While there are some specialist distributions and software packages aimed specifically at the VI community, they tend to be console based solutions which are inaccessible to sighted users unfamiliar with terminal commands etc. Even distributions that do offer a gui, often use high contrast colours, large fonts and icons which can distort the layout of windows or displace parts of them off the display altogether. Again this means that sighted users would find it difficult and disturbing to use. However, many VI users work with or alongside sighted users and having a desktop which sighted users are unlikely to want to use for any period of time only serves to perpetuate the alienation of VI users.

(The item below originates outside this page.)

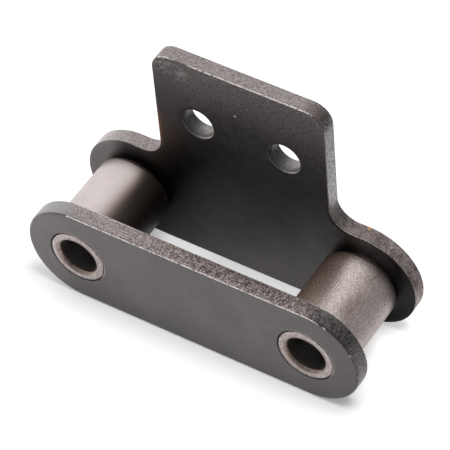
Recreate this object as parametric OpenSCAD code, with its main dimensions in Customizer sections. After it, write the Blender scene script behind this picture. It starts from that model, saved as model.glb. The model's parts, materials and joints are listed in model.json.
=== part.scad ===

In conclusion, Vinux may not be the first distribution to be aimed specifically at VI users, or the first distribution to offer accessibility support. But I maintain that it is the first Linux distribution I know of that provides speech, magnification and braille support out of the box without any configuration or previous experience of Linux, whilst still providing an attractive visual interface for sighted users. I fully realise that 99% of the credit for this really lies with the developers of Gnome, Orca, Compiz and Ubuntu etc. All I have done is to make a number of small but significant changes that Canonical could have made to Ubuntu quite easily if they had wanted to, but they didn't and neither has anyone else yet to the best of my knowledge...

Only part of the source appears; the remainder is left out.